You will find two useful methods. First, a quick monthly rate for pulse checks. Second, a rolling 12-month rate for planning and to smooth seasonality. When you need detail, break attrition into voluntary, involuntary, and new-hire segments. This points you to root causes, not just the total.
The Basic Attrition Formula
Monthly attrition percent equals the number of separations during the month divided by average headcount for the month, then multiplied by 100.
Average headcount can be the average of start and end headcount, or a daily average if you have it.
Example:
- Start headcount: 120 agents
- End headcount: 115 agents
- Separations in the month: 8 agents
- Average headcount: (120 + 115) divided by 2 equals 117.5
- Monthly attrition: 8 divided by 117.5 equals 0.068, which is 6.8 percent
Round to one decimal place for reporting, unless your team sets a different rule.
Annualized Attrition and Rolling 12 Months
There are two ways to talk about annual impact:
- Simple annualized rate: monthly attrition multiplied by 12. Good for a quick estimate, not for audits.
- Rolling 12 months: total separations in the last 12 months divided by average headcount over those 12 months, then multiplied by 100. Better for planning and trend review.
Mini example: If you had 120 total separations over the last 12 months, and your average headcount was 300, your rolling attrition is 120 divided by 300 times 100, which equals 40 percent. Takeaway: rolling 12 months smooths hiring classes and seasonal peaks.
Voluntary, Involuntary, and New-Hire Attrition
- Voluntary attrition: Agents who quit.
- Involuntary attrition: Exits for performance, attendance, policy, or other company decisions.
- New-hire attrition: Agents who leave within 90 days divided by total hired in that period, times 100.
Scenario:
- Voluntary exits: 5
- Involuntary exits: 2
- Average headcount: 120
Voluntary attrition is 5 divided by 120, which is 4.2 percent. Involuntary attrition is 2 divided by 120, which is 1.7 percent. If 20 agents were hired last quarter and 3 left within 90 days, new-hire attrition is 3 divided by 20 times 100, which equals 15 percent. High new-hire attrition points to hiring or onboarding issues.
Common Calculation Mistakes to Avoid
- Using end-of-month headcount as the denominator
- Counting internal transfers as exits when the seat remains in your team
- Mixing contractors or vendor heads without clear rules
- Ignoring part-time FTE conversions
- Double counting rehires
- Calling terminations in training a separate category and still counting them twice
- Rounding too early, which skews totals
- Comparing months with very different hiring waves
Document your rules and apply them the same way every month.

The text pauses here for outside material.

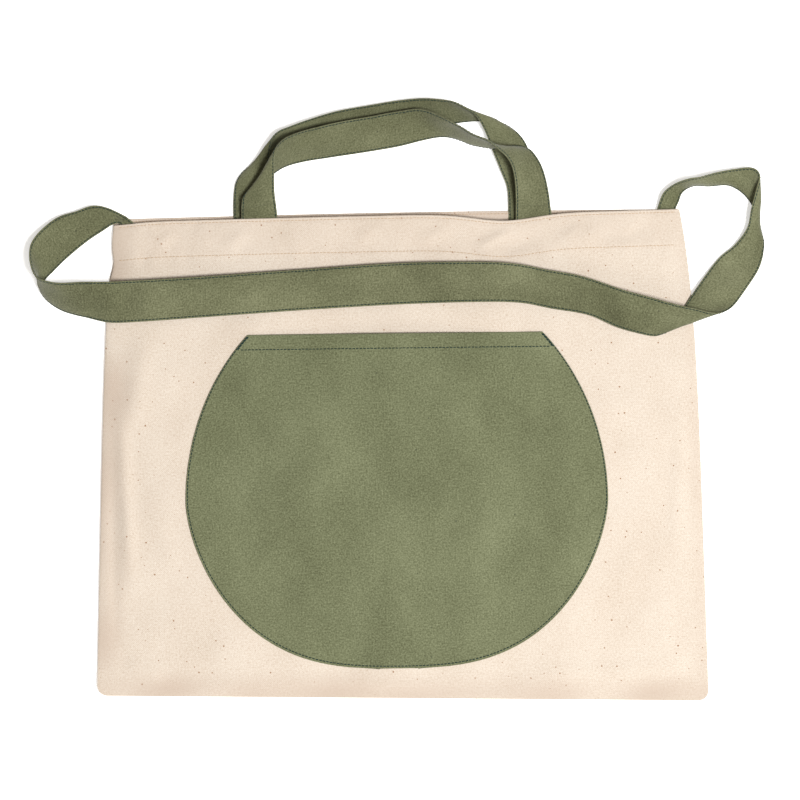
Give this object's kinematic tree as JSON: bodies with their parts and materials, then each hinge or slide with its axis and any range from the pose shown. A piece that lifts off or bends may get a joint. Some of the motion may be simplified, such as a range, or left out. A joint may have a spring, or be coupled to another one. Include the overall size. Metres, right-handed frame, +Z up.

Why Attrition Happens in Call Centers and How to Reduce It
Measurement is step one. Action is what moves the number. Most attrition comes from a known set of drivers: pay, schedules, workload, tools, coaching, and career path. Some fixes are fast and low cost, others take planning. Both save money if you model them well.
Start with friction you can remove in weeks. Tighten knowledge content, clean up call flows, and give new hires a buddy. Then build a longer plan for pay alignment, workforce management, and development paths. When budget comes up, prove ROI with simple math that ties fewer exits to hard savings in hiring, training, and ramp time.
Top Reasons Agents Quit (and What You Can Control)
- Pay misaligned with market: Even small gaps push agents to switch.
- Rigid schedules: No swap options or limited start times.
- High handle time with no support: Complex calls without knowledge tools.
- Unclear goals: Mixed messages on what success looks like.
- Weak coaching or feedback loop: Rare 1:1s or vague feedback.
- Limited career path: No ladder, no growth.
- Outdated tools: Slow systems, too many screens, login pain.
- Poor quality processes: Perceived unfairness or inconsistent scoring.
Remote teams also fight isolation and burnout when occupancy runs hot for too long.
Fast Wins You Can Ship This Quarter
- Add shift swaps and micro-shifts, especially for peak hours
- Tighten the knowledge base and simplify top call flows
- Run weekly coaching huddles with one skill focus
- Pair new hires with peer mentors for the first 60 days
- Recognize specific behaviors you want more of
- Fix the top three broken processes that drive repeat calls
Pilot changes with one team. A/B test and track attrition, schedule adherence, and CSAT before and after.
Forecasting, Staffing, and Workload Balance
Better workforce management lowers burnout. Improve forecast accuracy with short lookback models and event flags. Plan for shrinkage by type, such as PTO, training, and system downtime. Set occupancy targets with buffers, not at the ceiling. Cross-train to spread peaks. Protect after-call work time so wrap does not stack. Keep QA targets reasonable and consistent.
Run weekly staffing reviews. Nudge schedules a little at a time to steady the queue. Small tweaks trim stress and stop exits before they start.
How to Track Impact and Prove ROI
Build a simple cost model. The cost to replace an agent often equals 20 to 30 percent of yearly pay, including hiring, training, and ramp. Use that to size your gains.
Quick math: if average salary is 38,000 dollars and you cut yearly attrition by 5 points on a 150 agent team, that is about 7 or 8 fewer exits. Savings can land around 53,000 to 91,000 dollars, depending on your model. Put a one page dashboard in front of leaders with attrition by type, new-hire attrition, a few driver metrics, and a savings estimate. Decisions get easier when the math is on the page.
Track and Fix
Attrition rate tells you how fast talent walks out the door. You now have the average headcount method, a clean monthly formula, a rolling view, and the breakouts that guide action. Set a clear definition, track monthly and rolling 12 months, and run one or two experiments each quarter. Fix what hurts first, then invest where it pays back. Measure, improve, and repeat.